Membership of the union has historically served as a barrier to implementing even a relatively radical programme. For the most part the activists fighting for a ‘People’s Vote’ know this and don’t care. They can live with the status quo - so long as it doesn’t get too much worse. In many cases these are people who’d be ambivalent - or outright opposed - to the fundamental and irreversible shift in the balance of wealth desired by the left. There are notable exceptions, typically people involved in the ‘Another Europe’ campaign, but they clearly form a minority faction within a wider People’s Vote movement.

Though sections of the left can justifiably be accused of exaggerating the extent to which the EU would serve as a bulwark against left-wing reforms, the fact remains that the European Union’s consensus for decades has been pro-elite, maldistributive and hardly on the side of working people.

The EU has historically been unwavering in its attempts to try and thwart referendums which fail to produce the desired result, as radical democrats, the left should be opposing this and fighting against the attempted suppression of Eurosceptic views. Nonetheless this can never mean compromising with xeno-nationalist politics on immigration or flirting with isolationism, but opposing the politics of reaction shouldn’t be an excuse for apologism or for suppressing the result of a major public vote.

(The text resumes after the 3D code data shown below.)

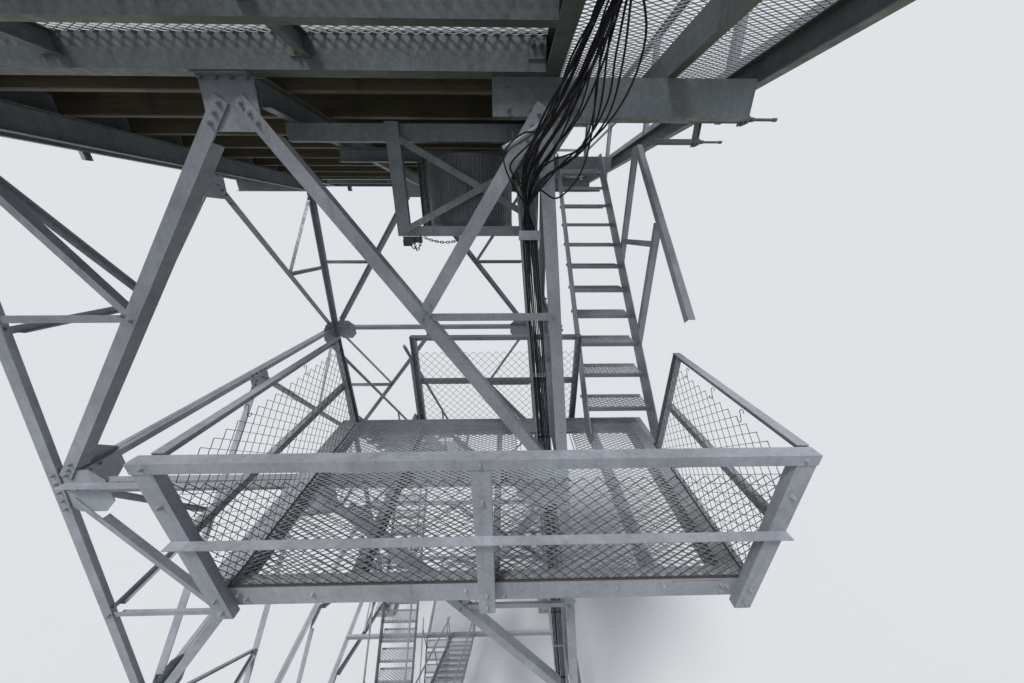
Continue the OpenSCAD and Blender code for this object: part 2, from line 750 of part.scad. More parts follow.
// Straight flight climbing towards +Y from (0, 0, 0): stringers and separate treads.
// A standing flight has its foot cut level, a hung one has it cut plumb against a beam.
module flight(rise, run, n, w, depth, hung, tread_t = 5) {
    going = run / n;
    step = rise / n;
    a = atan2(rise, run);
    v = depth / cos(a) / 2;
    foot = hung ? [[0, -v]] : [[v / tan(a), 0], [0, 0]];
    for (x = [0, w - beam_t]) translate([x, 0, 0]) rotate([90, 0, 90]) linear_extrude(beam_t)
        polygon(concat(foot, [[0, v], [run - v / tan(a), rise], [run, rise], [run, rise - v]]));
    for (i = [1:n - 1]) translate([beam_t + fit, i * going - 20, i * step]) {
        in = w - 2 * beam_t - 2 * fit;
        translate([0, 0, -tread_t]) cube([in, going + 10, tread_t]);
        translate([0, 0, -40]) cube([in, tread_t, 40]);
        translate([0, going + 10 - tread_t, -40]) cube([in, tread_t, 40]);
    }
}

lane_gap = 50;
// The flight that ends at level i, from its foot landing; lane 1 right, -1 left
module tower_flight(i, z0, z1, y0, y1, lane, n)
    color(galv) {
        up_y = y1 > y0;
        x = lane > 0 ? lane_gap : -lane_gap - stair_w;
        translate([up_y ? x : x + stair_w, y0, z0]) rotate([0, 0, up_y ? 0 : 180])
            flight(z1 - z0, abs(y1 - y0), n, stair_w, string_d, i > 1);
    }

module stair_flight_4()
    tower_flight(4, land_z(3), land_z(4), land_back, -bal_back + fit, 1, risers);
module stair_flight_3() tower_flight(3, land_z(2), land_z(3), -land_front, land_back, -1, risers);
module stair_flight_2() tower_flight(2, land_z(1), land_z(2), land_back, -land_front, 1, risers);
module stair_flight_1() tower_flight(1, 0, land_z(1), -land_front, land_back, -1, risers_low);

function land_z(i) = i * panel_h + land_rise;

// Landing at level i behind edge y, on the side of s: cross beam, side channels and grating
module landing(i, y, s) {
    z = i * panel_h + ring_up + fit;
    d = land_rise - ring_up - grate_h() - fit;
    far = half(z) - 2;
    x = half(z) - 10;
    w = stair_w + lane_gap;
    wall_y = s * (y + fit);
    along_x(-x, x) translate([wall_y, z]) channel_2d(d, 60, s);
    for (j = [-1, 1]) {
        y0 = y + 60 + 2 * fit;
        along_y(s > 0 ? y0 : -far, s > 0 ? far : -y0)
            translate([j * w, z]) channel_2d(d, 50, -j);
    }
    translate([-w, s > 0 ? y : -y - land_l, z + d + fit]) cube([2 * w, land_l, grate_h() - fit]);
}

module stair_landings()
    color(galv) {
        landing(1, land_back, 1);
        landing(2, land_front, -1);
        landing(3, land_back, 1);
    }

// Handrail beside one stringer, climbing towards +Y, as one welded piece
module handrail(rise, run, side) {
    a = atan2(rise, run);
    len = norm([rise, run]);
    edge = side > 0 ? stair_w : 0;
    post_d = hand_d * 0.8;
    translate([edge + side * (hand_d / 2 + fit), 0, hand_h]) rotate([a, 0, 0]) rotate([-90, 0, 0])
        cylinder(d = hand_d, h = len, $fn = 16);
    for (f = [0.06, 0.5, 0.94])
        translate([edge + side * (post_d / 2 + fit), run * f, rise * f + 10])
            cylinder(d = post_d, h = hand_h, $fn = 16);
}

module flight_rails(z0, z1, y0, y1, lane) {
    up_y = y1 > y0;
    x = lane > 0 ? lane_gap : -lane_gap - stair_w;
    translate([up_y ? x : x + stair_w, y0, z0]) rotate([0, 0, up_y ? 0 : 180]) {
        for (side = [-1, 1]) handrail(z1 - z0, abs(y1 - y0), side);
    }
}

module stair_handrails()
    color(galv) {
        flight_rails(land_z(3), land_z(4), land_back, -bal_back, 1);
        flight_rails(land_z(2), land_z(3), -land_front, land_back, -1);
        flight_rails(land_z(1), land_z(2), land_back, -land_front, 1);
        flight_rails(0, land_z(1), -land_front, land_back, -1);
    }

module upper_stair()
    color(galv) translate([upper_x, -upper_y, bal_floor + fit])
        flight(walk_top - bal_floor - fit, walk_top - bal_floor, upper_risers, stair_w, 200,
            false, 8);

// Handrail on the outer side of the upper stair, with two posts and a bar between them
module upper_stair_rail()
    color(galv) translate([upper_x + stair_w + fit, -upper_y, bal_floor]) {
        rise = arm_top - bal_floor - upper_rail_h - small_w;
        translate([0, 0, upper_rail_h]) rotate([45, 0, 0]) {
            cube([small_t, rise / sin(45), small_w]);
            translate([0, 0, small_w - small_t]) cube([small_w, rise / sin(45), small_t]);
        }
        for (y = [rail_post_1, rail_post_2]) translate([fit, y, y - small_w])
            linear_extrude(upper_rail_h + small_w + rail_post_over)
                angle_2d(small_w - 2 * fit, 1, 1);
        translate([2 * fit, rail_post_1 + small_t, rail_post_1 + upper_rail_h - rail_bar_drop])
            cube([small_t, rail_post_2 - rail_post_1, small_w]);
    }

cradle_z = arm_top - cradle_drop;
cradle_rest = cradle_z + cradle_d;
hang_top = arm_top - spine_d - fit;

// Flat bar in the plane y from a to b
module flat_bar(a, b, y)
    translate([a[0], y, a[1]]) rotate([0, -atan2(b[1] - a[1], b[0] - a[0]), 0])
        translate([0, 0, -cross_w / 2]) cube([norm(b - a), small_t, cross_w]);

// Two hung frames of channel posts and beams, tied by a cross brace at the front, with
// bearers between their bottom beams. They hang from two cross beams under the middle beam.
module drum_cradle()
    color(galv_dark) {
        f = 50;
        x1 = cradle_x + cradle_w;
        mid = -cradle_y + cradle_l / 2;
        side = half(arm_top) - deck_f - fit;
        for (s = [-1, 1]) {
            y = mid + s * cradle_l / 2;
            for (p = [[cradle_x, hang_top], [x1 - cradle_post, arm_bottom - fit]])
                translate([p[0], y, cradle_z]) linear_extrude(p[1] - cradle_z)
                    polygon([[0, 0], [cradle_post, 0], [cradle_post, -s * f],
                        [cradle_post - beam_t, -s * f], [cradle_post - beam_t, -s * beam_t],
                        [beam_t, -s * beam_t], [beam_t, -s * f], [0, -s * f]]);
            along_x(cradle_x + cradle_post + fit, x1 - cradle_post - fit)
                translate([y, cradle_z]) channel_2d(cradle_d, f, -s);
            along_x(spine_x - f, side)
                translate([y - s * (f + fit), hang_top - hang_d]) channel_2d(hang_d, f, -s);
        }
        bearer = 70;
        for (j = [-1, 1])
            along_y(mid - cradle_l / 2 + f + fit, mid + cradle_l / 2 - f - fit)
                translate([(cradle_x + x1) / 2 + j * drum_d / 4, cradle_rest - bearer])
                    channel_2d(bearer, f, j);
        high = [cradle_x + cradle_post, hang_top - hang_d];
        low = [cradle_x + cradle_post - 30, cradle_z + cross_w];
        right = x1 - 25;
        flat_bar(high, [right, cradle_rest + cross_w], -cradle_y - small_t - fit);
        flat_bar(low, [right, hang_top - 2 * hang_d], -cradle_y - 2 * small_t - 2 * fit);
    }

module ribbed_drum()
    color([0.4, 0.42, 0.43]) translate([cradle_x + cradle_w / 2, -cradle_y + cradle_l / 2,
        cradle_rest + fit]) {
        rib = 6;
        hoop = 30;
        n = 2 * drum_ribs;
        translate([0, 0, hoop / 2]) linear_extrude(drum_h - hoop)
            polygon([for (i = [0:n - 1])
                (drum_d / 2 - 2 - (i % 2) * rib) * [cos(360 * i / n), sin(360 * i / n)]]);
        for (z = [0, drum_h - hoop]) translate([0, 0, z]) cylinder(d = drum_d, h = hoop, $fn = 64);
    }

ladder_w0 = -brace_w - 50;
// Width of the clips that hold the ladder to the level beams
clip_w = 8;

module cable_ladder()
    color(galv) face(0) {
        v0 = up(ladder_foot);
        v1 = up(arm_bottom - 40);
        rail = 30;
        for (j = [0, 1]) {
            o = ladder_in + j * (ladder_w - small_t);
            translate([0, 0, ladder_w0 - rail]) linear_extrude(rail)
                polygon([[heel(v0) - o, v0], [heel(v1) - o, v1], [heel(v1) - o - small_t, v1],
                    [heel(v0) - o - small_t, v0]]);
        }
        for (v = [v0 + 200:600:v1 - 100])
            translate([heel(v) - ladder_in - ladder_w, v, ladder_w0 - small_t])
                cube([ladder_w, rail, small_t]);
        for (i = [1:panels - 1], j = [0, 1]) {
            z = i * panel_h + ring_up + fit;
            o = heel(up(z)) - ladder_in - j * (ladder_w - clip_w);
            w0 = plate_in - ring_f / 2;
            w1 = ladder_w0 - rail / 2;
            along_x(o - clip_w, o)
                polygon([[level_v(z, w0), w0], [level_v(z + small_t, w0), w0],
                    [level_v(z + small_t, w1), w1], [level_v(z, w1), w1]]);
        }
    }

// Route of the tied cables from the ladder, out between the leg and the brace, and up under
// the walkway into the front edge beam, with heights from the top of the arms
bundle_route = [for (p = [[2020, -2100, -970], [2000, -2105, -780], [2000, -2180, -600],
    [2070, -2300, -460], [2180, -2440, -300], [2270, -2600, -110], [2330, -2780, 40],
    [2370, -2960, 90], [2400, -3090, 90], [2400, beam_t + 3 - walk_y, 90]]) p + [0, 0, arm_top]];

// Point at t, from 0 to 1, of the smooth curve between points i and i + 1 of a route
function smooth(route, i, t) =
    let (n = len(route) - 1, a = route[max(i - 1, 0)], b = route[i], c = route[min(i + 1, n)],
        d = route[min(i + 2, n)])
    0.5 * (2 * b + (c - a) * t + (2 * a - 5 * b + 4 * c - d) * t * t
        + (3 * b - a - 3 * c + d) * t * t * t);

function unit(v) = v / norm(v);

// Round tube along a route
module tube(route, d, steps, sides) {
    pts = [for (i = [0:len(route) - 2], j = [0:steps - 1]) smooth(route, i, j / steps),
        route[len(route) - 1]];
    n = len(pts);
    rings = [for (i = [0:n - 1]) let (t = unit(pts[min(i + 1, n - 1)] - pts[max(i - 1, 0)]),
        a = unit(cross(t, [1, 0, 0])), b = cross(t, a))
        [for (j = [0:sides - 1]) pts[i] + d / 2 * (cos(360 * j / sides) * a
            + sin(360 * j / sides) * b)]];
    polyhedron([for (ring = rings, p = ring) p], concat(
        [[for (j = [0:sides - 1]) j]],
        [for (i = [0:n - 2], j = [0:sides - 1]) [i * sides + j, (i + 1) * sides + j,
            (i + 1) * sides + (j + 1) % sides, i * sides + (j + 1) % sides]],
        [[for (j = [sides - 1:-1:0]) (n - 1) * sides + j]]));
}

module cable_bundle()
    color([0.06, 0.06, 0.07]) {
        face(0) {
            v0 = up(ladder_foot + 100);
            v1 = up(bundle_route[0][2] - 40);
            for (j = [0:3])
                translate([heel(v0) - ladder_in - 30 - j * 28, v0, ladder_w0 + fit + cable_d / 2])
                    rotate([0, 0, tilt]) rotate([-90, 0, 0])
                        cylinder(d = cable_d, h = v1 - v0, $fn = 16);
        }
        tube(bundle_route, bundle_d, 3, 10);
    }

module instrument_arms()
    color(galv_dark) for (y = [-mast_front, -mast_back]) {
        z = arm_top - mast_drop;
        x = walk_x - mast_in;
        translate([x, y, z]) rotate([0, 90, 0]) cylinder(d = mast_d, h = mast_in - 30, $fn = 24);
        translate([walk_x - 50, y, z]) rotate([0, 90, 0])
            cylinder(d = mast_d * 0.4, h = mast_reach - walk_x + 50, $fn = 24);
        for (x = [walk_x - deck_f + small_t, walk_x - 40])
            translate([x, y - 35, z - 35])
                cube([beam_t, 70, arm_top - z + 35 - fit]);
    }

footings();
leg(0);  // leg_front_right
leg(1);  // leg_back_right
leg(2);  // leg_back_left
leg(3);  // leg_front_left
bracing(0);  // front_bracing
bracing(1);  // right_bracing
bracing(2);  // back_bracing
bracing(3);  // left_bracing
gusset_plates();
level_beams(1);  // level_1_beams
level_beams(2);  // level_2_beams
level_beams(3);  // level_3_beams
level_beams(4);  // level_4_beams
deck_arms();
deck_outriggers();
deck_edge_beams();
deck_stringers();
cab_joists();
cab_floor();
walkway_grating();
walkway_railing();
cab_wall(0);  // cab_front_wall
cab_wall(1);  // cab_right_wall
cab_wall(2);  // cab_back_wall
cab_wall(3);  // cab_left_wall
cab_glass();
cab_door();
cab_roof();
balcony_frame();
balcony_floor();
balcony_railing();
balcony_fence();
stair_flight_1();
stair_flight_2();
stair_flight_3();
stair_flight_4();
stair_landings();
stair_handrails();
upper_stair();
upper_stair_rail();
drum_cradle();
ribbed_drum();
cable_ladder();
cable_bundle();
instrument_arms();
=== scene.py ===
"""Looks of the fire lookout tower: galvanised steel, bolts, gratings, woven wire, cables and the cab."""
import json
import math
import random

import bpy
import numpy as np
from mathutils import Matrix, Vector


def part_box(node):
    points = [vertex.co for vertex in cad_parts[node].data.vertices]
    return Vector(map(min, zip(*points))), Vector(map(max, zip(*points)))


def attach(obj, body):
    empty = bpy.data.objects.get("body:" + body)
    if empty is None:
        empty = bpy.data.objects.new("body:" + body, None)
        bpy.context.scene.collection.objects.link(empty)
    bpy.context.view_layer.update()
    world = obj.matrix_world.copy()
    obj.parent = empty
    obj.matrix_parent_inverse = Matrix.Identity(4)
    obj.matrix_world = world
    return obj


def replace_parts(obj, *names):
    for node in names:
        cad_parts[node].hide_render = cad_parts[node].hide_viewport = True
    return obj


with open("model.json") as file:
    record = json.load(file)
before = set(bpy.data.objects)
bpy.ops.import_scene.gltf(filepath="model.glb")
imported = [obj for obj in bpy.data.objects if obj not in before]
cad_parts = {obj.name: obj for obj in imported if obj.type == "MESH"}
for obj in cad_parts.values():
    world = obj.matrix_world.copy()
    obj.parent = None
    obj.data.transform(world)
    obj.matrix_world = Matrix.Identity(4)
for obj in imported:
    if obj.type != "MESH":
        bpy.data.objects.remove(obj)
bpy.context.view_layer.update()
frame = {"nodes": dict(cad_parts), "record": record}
nodes = frame["nodes"]
random.seed(7)

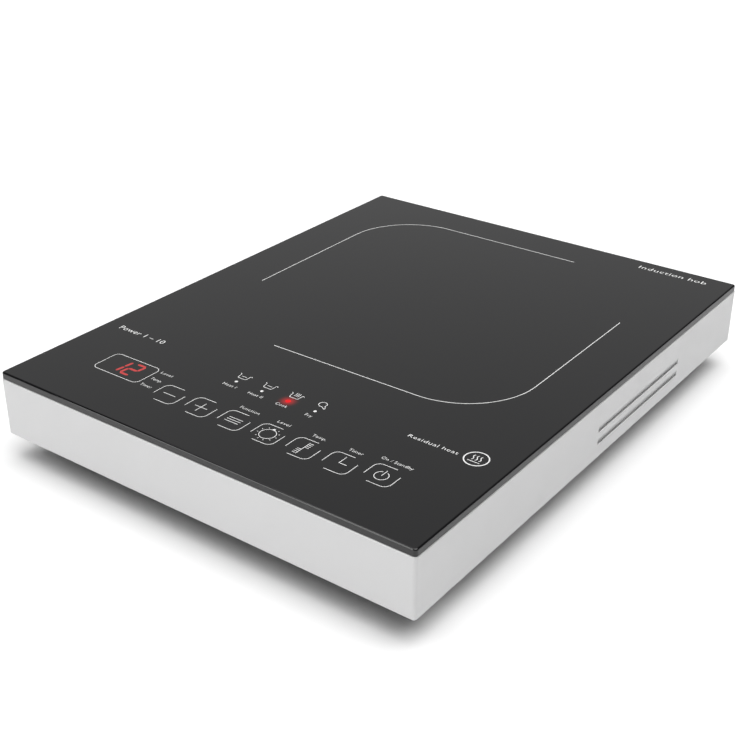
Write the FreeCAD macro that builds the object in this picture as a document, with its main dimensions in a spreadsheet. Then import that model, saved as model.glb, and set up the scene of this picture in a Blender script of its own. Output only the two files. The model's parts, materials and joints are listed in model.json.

One lesson of the clash between Brussel’s technocratic, economic liberalism and the right’s brand of Euroscepticism is that the left needs to develop a new option, neither for a broken model of globalisation or the various options spelled out by hard-Brexiteers. A ‘People’s Vote’ is straightforwardly not this option. Immersing ourselves in a doomed campaign to rescue Brussels patriotism and defend our regional champion of globalisation, is hardly a serious call to action for the left.